Savcının ve jandarmanın TIR’ların Ceyhan istikametine gideceğini biliyormuş gibi Ceyhan Sirkeli otoban gişelerinde tertibat aldığını savunan Coş şöyle devam etti:
“Saat 12:01 itibariyle 3 TIR aracı ile buna eşlik eden MİT mensuplarına ait bir otomobil durduruldu. MİT görevlileri, ısrarla kimlik göstermek istedi ve telefonla amirlerine bilgi vermek istedi. Buna rağmen imkan verilmeden araçlarından zorla indirilip tartaklanarak, kelepçe takılmak suretiyle seyyar karakol aracının nezarethanesine kapatıldılar. Saat 13:00’den sonra 3 TIR jandarma kışlasına götürülmek üzere otobandan İncirlik mevziine geldiğinde TIR’lardan 2 tanesi orada bırakılıp bir tanesi şehir merkezinde Öğretmenler Bulvarı’na getirilerek tam kavşakta durdurulmuş ve meskun mahalde teşhir edercesine 2. defa arama yapılmaya başlanmış, gazetecilerin görüntü almalarına imkan sağlanmıştır. Yerleşim yerinde tehlike arz edecek ve vatandaşta panik yaratacak şekilde, haber yapılmasına zemin hazırlanarak, ayrıca yakalanan TIR’ların sayısını fazla göstermek amacıyla farklı yerlerde görüntü alınarak ikinci bir arama yapılmıştır.”

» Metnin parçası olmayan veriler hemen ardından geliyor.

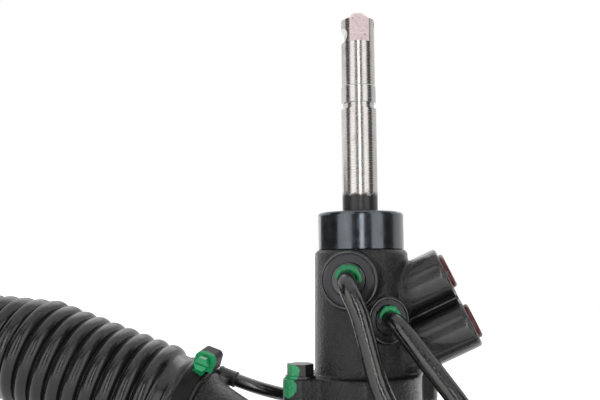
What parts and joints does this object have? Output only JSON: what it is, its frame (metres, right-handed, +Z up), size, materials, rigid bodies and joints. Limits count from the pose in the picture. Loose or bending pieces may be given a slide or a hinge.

‘SAVCI DEVLET SIRRINI İFŞA ETTİ’
Jandarma Komutanı’nın kendisine dönemin Dışişleri Bakanı Ahmet Davutoğlu’na refakat ederken, saat 12:40’ta bilgi verdiğini söyleyen Coş, kendisinin konuyu İçişleri Bakanlığı ve MİT’e bildirdiğini söyledi. “Sayın bakanımızın emir ve talimatları doğrultusunda olaya müdahale edildi” diye devam Coş, savcılık ve İl Jandarma Komutanlığı’ndan, “MİT görevlilerinin yasal görevlerini yaptıklarını, Başbakanın izni olmadan görevliler hakkında adli işlem yapılmasının mümkün olmayacağını, görevlerinin engellenmemesi, derhal serbest bırakılarak araçlarının seyrine izin verilmesi”nin yazılı olarak istediğini anlattı.

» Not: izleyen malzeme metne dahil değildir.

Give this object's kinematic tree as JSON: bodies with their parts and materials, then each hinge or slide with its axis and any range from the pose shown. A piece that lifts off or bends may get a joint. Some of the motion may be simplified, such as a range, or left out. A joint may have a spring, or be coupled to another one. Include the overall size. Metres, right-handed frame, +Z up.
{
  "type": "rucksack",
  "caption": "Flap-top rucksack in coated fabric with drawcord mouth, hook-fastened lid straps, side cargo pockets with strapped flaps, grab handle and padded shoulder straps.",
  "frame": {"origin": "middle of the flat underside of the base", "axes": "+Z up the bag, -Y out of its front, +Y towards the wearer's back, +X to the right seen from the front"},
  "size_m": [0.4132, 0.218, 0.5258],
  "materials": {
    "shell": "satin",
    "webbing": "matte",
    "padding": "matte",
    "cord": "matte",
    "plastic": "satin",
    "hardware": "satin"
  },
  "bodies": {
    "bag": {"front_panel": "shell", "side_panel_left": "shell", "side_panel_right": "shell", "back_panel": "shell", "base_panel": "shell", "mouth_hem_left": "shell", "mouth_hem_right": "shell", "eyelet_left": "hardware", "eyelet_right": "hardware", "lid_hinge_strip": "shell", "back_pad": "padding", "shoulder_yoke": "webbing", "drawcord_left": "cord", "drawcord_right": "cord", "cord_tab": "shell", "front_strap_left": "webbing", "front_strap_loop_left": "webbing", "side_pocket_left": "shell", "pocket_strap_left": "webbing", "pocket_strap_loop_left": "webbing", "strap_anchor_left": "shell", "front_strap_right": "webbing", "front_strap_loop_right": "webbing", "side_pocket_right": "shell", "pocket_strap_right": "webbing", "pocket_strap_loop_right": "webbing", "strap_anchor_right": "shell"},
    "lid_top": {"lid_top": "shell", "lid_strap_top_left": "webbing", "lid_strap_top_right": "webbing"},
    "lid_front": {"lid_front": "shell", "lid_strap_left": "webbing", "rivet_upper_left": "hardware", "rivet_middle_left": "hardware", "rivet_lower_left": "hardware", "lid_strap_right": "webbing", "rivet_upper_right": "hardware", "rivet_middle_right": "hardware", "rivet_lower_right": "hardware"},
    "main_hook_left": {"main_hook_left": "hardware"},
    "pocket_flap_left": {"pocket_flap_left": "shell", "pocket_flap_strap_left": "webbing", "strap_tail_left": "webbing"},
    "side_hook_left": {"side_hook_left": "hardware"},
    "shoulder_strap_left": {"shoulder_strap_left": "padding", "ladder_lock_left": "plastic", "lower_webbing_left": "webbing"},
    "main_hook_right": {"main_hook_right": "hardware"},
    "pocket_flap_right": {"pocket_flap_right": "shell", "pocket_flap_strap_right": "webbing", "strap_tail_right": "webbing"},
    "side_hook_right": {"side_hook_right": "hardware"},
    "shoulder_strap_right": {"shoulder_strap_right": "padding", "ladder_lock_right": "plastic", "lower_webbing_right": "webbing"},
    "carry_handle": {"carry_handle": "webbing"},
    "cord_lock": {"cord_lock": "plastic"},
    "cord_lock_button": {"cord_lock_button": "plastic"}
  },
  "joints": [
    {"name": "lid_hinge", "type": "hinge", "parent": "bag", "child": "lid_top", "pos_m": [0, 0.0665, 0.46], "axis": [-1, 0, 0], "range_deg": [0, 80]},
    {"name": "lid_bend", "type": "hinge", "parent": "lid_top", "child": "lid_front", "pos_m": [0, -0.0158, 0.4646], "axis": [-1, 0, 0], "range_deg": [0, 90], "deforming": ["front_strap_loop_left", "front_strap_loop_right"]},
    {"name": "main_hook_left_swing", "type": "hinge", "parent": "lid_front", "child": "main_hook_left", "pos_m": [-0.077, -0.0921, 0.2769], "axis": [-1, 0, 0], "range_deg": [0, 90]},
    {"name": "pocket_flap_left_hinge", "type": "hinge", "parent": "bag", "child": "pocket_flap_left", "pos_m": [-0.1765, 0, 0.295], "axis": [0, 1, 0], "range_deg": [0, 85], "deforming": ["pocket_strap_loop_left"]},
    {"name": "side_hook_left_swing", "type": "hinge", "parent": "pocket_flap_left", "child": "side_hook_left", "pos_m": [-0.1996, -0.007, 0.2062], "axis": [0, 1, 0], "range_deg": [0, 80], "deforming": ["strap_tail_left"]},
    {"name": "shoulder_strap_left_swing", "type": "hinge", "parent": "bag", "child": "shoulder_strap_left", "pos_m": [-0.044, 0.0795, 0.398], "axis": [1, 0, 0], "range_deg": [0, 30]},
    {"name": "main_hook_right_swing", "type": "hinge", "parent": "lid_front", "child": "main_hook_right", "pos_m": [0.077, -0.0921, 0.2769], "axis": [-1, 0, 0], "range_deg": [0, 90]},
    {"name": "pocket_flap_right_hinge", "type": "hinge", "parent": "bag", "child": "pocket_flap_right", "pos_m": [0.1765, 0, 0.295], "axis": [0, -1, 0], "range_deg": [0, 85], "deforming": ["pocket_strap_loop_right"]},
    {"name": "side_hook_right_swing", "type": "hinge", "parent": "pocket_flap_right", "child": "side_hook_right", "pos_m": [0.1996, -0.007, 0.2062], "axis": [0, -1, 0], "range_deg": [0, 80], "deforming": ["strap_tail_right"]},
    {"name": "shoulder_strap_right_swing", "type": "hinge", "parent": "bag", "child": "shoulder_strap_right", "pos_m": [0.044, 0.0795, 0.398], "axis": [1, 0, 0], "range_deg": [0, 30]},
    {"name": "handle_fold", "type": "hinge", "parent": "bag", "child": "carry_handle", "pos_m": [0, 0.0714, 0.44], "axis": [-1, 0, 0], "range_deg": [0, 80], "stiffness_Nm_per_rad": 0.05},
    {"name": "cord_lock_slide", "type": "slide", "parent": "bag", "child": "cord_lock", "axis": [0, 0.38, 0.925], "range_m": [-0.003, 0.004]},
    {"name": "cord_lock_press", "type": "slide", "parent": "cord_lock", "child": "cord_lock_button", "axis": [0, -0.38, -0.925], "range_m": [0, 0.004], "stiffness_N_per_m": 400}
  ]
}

Coş, şunları kaydetti: “Savcı Aziz Takçı’nın bilerek ve isteyerek görevi dışında, MİT’e ait olduğunu bildiği TIR’larda arama yapmak ve ilgili TIR’ları alıkoymak suretiyle devletin gizli sırlarını ifşa etme kastını ortaya koyduğu kanaatindeyim. Kamu düzeni ve güvenliğini ciddi biçimde sarsacak yaklaşım, yöntem ve uygulamalara yer verdiği, görevin işbirliği içinde yapılması, muhtemel risklerin elimine konusunda hiç özenli davranılmadığı müşahede edilmiştir.”